O paralelo segue então para o lado de Morán, presidiário, em forma de flashback. O espectador acompanha o breve período em que ele viveu na comunidade campesina antes de se entregar à polícia. Ficamos sabendo que ele se envolveu com a mesma garota que Román, de uma forma bem diferente. Voltamos então àquela dualidade dos encontros, das fixações duplas que a convivência vai gerando no trajeto da vida. Morán inclusive leva uma tatuagem nas costas que contribui para esta leitura. Não surpreende o fato de os criminosos terem ficado com a mesma garota, mas sim o modo como ela se entregou de formas diferentes para estes dois homens desorientados. Implicitamente, Norma ganha profundidade como personagem. Do ponto de vista dos criminosos, eles não sabem que ficaram com a mesma pessoa. A ficha cai primeiro para Román, quando Morán lhe entrega uma carta pedindo que a entregue a uma garota morena que mora na comunidade. Um dia, quando Norma diz que não voltará mais para a cidade para visitar Román, este lhe mostra a carta. A garota fica incrédula da maluquice que os dois fizeram. Ela sai da narrativa aí, deixando o triângulo que estava se desenhando. Voltamos para a dualidade cúmplice dos dois (ignorem o pleonasmo).

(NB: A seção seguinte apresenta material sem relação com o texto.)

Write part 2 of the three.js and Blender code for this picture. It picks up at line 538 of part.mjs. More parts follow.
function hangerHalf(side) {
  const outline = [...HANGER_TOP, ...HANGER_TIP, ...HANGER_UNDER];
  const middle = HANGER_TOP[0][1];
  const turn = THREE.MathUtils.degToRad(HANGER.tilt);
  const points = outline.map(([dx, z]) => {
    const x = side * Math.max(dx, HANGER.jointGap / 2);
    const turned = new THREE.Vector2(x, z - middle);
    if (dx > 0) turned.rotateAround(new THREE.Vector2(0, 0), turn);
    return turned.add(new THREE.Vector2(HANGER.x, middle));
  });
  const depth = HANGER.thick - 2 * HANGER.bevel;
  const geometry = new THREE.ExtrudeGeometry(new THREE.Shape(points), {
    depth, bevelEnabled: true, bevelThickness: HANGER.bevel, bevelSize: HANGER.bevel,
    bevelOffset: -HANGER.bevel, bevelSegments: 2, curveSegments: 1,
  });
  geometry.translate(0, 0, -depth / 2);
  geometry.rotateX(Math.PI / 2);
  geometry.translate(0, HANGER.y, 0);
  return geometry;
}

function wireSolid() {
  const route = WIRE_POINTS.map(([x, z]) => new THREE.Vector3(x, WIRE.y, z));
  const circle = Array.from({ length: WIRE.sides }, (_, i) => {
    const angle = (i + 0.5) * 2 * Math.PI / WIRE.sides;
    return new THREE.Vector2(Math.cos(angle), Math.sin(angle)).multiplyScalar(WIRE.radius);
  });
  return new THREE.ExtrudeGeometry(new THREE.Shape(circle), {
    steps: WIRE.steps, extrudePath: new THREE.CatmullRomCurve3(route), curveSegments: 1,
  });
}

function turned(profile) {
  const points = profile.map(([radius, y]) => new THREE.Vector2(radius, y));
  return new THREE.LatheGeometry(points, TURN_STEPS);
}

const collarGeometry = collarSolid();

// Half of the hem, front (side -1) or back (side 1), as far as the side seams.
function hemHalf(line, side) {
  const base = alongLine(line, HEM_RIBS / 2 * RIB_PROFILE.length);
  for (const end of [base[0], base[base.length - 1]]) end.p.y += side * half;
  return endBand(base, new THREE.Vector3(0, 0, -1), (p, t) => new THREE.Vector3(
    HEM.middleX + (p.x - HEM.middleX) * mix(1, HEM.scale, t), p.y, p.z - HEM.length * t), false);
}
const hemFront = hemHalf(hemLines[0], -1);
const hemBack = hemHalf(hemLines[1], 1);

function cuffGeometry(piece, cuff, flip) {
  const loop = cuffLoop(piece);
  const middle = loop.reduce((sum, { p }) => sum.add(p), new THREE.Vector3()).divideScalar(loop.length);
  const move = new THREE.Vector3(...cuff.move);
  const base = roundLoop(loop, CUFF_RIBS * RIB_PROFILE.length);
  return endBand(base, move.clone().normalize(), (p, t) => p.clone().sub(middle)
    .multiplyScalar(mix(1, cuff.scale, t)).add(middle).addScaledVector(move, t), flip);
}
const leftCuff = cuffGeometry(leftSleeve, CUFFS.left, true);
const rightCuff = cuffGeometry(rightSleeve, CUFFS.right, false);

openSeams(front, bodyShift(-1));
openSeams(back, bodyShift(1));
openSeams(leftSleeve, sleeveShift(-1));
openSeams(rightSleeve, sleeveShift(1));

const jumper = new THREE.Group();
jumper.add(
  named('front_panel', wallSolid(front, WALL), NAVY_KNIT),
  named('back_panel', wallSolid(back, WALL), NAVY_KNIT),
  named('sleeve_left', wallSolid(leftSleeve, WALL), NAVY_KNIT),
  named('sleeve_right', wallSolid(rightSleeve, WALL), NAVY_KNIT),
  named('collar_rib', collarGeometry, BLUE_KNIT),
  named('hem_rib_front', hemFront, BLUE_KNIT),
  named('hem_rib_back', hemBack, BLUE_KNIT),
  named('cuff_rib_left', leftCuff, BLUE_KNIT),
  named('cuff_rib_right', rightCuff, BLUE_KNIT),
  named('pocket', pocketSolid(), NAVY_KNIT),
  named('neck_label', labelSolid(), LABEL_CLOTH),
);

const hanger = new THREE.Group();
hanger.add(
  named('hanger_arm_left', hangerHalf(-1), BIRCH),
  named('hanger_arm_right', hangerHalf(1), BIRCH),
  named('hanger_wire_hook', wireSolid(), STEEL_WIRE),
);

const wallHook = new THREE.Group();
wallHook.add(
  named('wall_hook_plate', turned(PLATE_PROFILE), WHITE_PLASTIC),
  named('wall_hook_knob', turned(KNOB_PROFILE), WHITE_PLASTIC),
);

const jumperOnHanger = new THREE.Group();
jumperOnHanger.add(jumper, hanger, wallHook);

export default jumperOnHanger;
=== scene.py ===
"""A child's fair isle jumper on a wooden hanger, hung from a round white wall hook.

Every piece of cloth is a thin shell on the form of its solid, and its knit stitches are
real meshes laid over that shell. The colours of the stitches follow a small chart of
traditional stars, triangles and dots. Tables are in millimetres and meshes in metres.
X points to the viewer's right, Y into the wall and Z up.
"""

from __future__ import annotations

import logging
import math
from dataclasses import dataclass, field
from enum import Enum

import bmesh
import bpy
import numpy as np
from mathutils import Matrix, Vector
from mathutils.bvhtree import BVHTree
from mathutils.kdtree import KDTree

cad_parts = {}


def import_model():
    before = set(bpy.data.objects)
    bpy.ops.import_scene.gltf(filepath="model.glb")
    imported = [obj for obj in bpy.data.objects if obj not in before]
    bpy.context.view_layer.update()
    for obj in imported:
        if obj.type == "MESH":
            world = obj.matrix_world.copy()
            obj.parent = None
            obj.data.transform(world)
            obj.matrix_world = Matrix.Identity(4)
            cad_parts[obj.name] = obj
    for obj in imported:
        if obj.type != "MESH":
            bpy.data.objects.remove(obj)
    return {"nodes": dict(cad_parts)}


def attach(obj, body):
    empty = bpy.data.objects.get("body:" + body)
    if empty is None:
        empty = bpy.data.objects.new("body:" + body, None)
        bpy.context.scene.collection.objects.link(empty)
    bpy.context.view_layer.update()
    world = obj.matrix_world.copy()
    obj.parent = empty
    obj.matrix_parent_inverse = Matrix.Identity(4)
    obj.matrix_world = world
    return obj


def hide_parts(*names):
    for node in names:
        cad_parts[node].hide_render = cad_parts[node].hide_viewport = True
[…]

Passa o tempo e Morán sai da cadeia. É a terceira parte se iniciando. Mesmo na ausência de uma cena de reencontro com o dinheiro, subentende-se que os dois irão repensar as suas respectivas vidas. Morán vai até a casa de campo onde conheceu Norma e vê tudo abandonado. Nada do sonho que ele tinha imaginado poderia se concretizar. Ao encontrar o cavalo que introduzira seu amor prescrito, monta-o sem sela e sai pela imensidão do prado. Román, enquanto isso, sobe a colina e fica esperando uma aparição, uma outra salvação.

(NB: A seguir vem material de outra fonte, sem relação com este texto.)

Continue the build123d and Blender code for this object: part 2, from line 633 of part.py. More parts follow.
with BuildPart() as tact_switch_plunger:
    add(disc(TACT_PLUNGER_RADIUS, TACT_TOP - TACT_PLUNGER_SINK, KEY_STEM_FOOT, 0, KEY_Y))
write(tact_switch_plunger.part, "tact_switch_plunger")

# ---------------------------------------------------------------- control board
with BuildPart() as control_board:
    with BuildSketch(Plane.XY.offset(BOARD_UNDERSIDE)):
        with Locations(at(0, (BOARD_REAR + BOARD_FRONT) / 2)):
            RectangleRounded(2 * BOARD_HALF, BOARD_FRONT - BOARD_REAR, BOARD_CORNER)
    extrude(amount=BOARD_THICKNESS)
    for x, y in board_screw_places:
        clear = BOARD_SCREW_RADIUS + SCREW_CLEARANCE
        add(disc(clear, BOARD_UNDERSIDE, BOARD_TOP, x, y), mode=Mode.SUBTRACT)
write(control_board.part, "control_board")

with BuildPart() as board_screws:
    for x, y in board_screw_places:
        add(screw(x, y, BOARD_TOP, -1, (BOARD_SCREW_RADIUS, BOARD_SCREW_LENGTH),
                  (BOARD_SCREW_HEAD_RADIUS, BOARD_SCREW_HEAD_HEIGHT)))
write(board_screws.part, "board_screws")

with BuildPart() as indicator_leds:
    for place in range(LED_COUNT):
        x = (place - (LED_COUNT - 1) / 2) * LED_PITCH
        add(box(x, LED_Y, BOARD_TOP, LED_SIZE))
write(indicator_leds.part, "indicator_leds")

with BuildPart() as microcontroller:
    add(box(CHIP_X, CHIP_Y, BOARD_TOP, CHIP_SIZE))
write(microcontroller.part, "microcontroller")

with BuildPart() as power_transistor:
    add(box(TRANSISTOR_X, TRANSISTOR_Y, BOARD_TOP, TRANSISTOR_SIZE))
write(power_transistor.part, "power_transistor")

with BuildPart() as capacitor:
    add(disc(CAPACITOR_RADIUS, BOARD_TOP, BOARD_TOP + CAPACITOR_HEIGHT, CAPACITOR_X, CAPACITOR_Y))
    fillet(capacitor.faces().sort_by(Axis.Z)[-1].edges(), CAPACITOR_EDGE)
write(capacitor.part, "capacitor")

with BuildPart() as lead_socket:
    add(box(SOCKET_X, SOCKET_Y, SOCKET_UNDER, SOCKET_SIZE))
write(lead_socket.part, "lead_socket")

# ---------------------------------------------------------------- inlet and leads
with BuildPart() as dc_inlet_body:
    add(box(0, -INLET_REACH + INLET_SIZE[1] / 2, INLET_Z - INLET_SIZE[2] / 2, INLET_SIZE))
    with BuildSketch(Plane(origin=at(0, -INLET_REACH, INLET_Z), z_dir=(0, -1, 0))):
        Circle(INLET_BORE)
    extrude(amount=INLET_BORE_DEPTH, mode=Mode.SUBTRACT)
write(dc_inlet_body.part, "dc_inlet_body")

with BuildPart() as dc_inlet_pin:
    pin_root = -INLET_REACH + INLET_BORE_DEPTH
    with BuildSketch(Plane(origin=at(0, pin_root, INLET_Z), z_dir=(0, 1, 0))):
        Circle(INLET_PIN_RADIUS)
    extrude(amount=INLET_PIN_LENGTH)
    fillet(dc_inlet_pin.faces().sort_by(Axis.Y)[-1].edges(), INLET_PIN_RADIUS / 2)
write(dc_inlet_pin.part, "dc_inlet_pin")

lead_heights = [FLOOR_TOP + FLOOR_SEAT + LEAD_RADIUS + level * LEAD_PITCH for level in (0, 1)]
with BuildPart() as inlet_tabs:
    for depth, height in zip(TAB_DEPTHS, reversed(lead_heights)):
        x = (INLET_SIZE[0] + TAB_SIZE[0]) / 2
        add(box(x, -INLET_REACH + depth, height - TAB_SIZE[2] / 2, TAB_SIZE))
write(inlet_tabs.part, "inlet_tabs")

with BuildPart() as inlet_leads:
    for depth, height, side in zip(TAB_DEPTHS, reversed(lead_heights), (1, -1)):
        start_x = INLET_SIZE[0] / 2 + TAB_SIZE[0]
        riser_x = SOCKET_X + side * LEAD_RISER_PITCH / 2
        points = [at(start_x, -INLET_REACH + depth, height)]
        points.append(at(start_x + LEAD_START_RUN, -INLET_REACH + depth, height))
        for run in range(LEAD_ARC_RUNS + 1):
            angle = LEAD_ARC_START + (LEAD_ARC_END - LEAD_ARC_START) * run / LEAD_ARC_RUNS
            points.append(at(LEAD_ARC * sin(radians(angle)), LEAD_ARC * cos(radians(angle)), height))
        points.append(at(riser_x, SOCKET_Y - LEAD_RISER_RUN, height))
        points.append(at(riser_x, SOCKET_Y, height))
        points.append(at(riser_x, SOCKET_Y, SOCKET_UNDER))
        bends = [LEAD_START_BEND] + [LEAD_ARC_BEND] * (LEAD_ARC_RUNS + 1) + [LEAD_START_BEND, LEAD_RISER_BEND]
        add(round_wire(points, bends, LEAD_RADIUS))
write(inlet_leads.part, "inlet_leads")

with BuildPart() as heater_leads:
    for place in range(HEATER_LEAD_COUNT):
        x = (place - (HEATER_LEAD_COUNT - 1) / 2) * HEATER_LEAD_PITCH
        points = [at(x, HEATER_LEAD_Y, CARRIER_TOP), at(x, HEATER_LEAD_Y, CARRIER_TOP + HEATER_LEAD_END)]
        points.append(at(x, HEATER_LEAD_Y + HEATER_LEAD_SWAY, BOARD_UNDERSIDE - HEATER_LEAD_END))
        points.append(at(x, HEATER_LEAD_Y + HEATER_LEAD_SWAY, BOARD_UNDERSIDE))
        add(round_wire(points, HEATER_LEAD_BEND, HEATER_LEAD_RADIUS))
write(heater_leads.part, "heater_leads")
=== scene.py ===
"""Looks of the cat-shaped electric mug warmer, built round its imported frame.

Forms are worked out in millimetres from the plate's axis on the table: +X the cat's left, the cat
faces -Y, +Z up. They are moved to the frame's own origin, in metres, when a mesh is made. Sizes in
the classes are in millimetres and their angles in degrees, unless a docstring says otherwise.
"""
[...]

São belos os planos em que o distante toma o tempo. A paisagem é horizontal para Morán, e vertical para Román. Há planos que parecem uma clara referência à falha de Dib Lutfi quando filmava na China: Lucélia Santos pedia para ele deixar a câmera parada enquanto o passante ia caminhando por cima da grande muralha. Mas ele se agoniou e deu o zoom. É o caso do primeiro plano de Los Delinquentes: o zoom na estátua equestre da Plaza de Mayo. É o caso do eterno retorno. Que se salvem os argentinos dos velhos novos fantoches do neoliberalismo delinquente!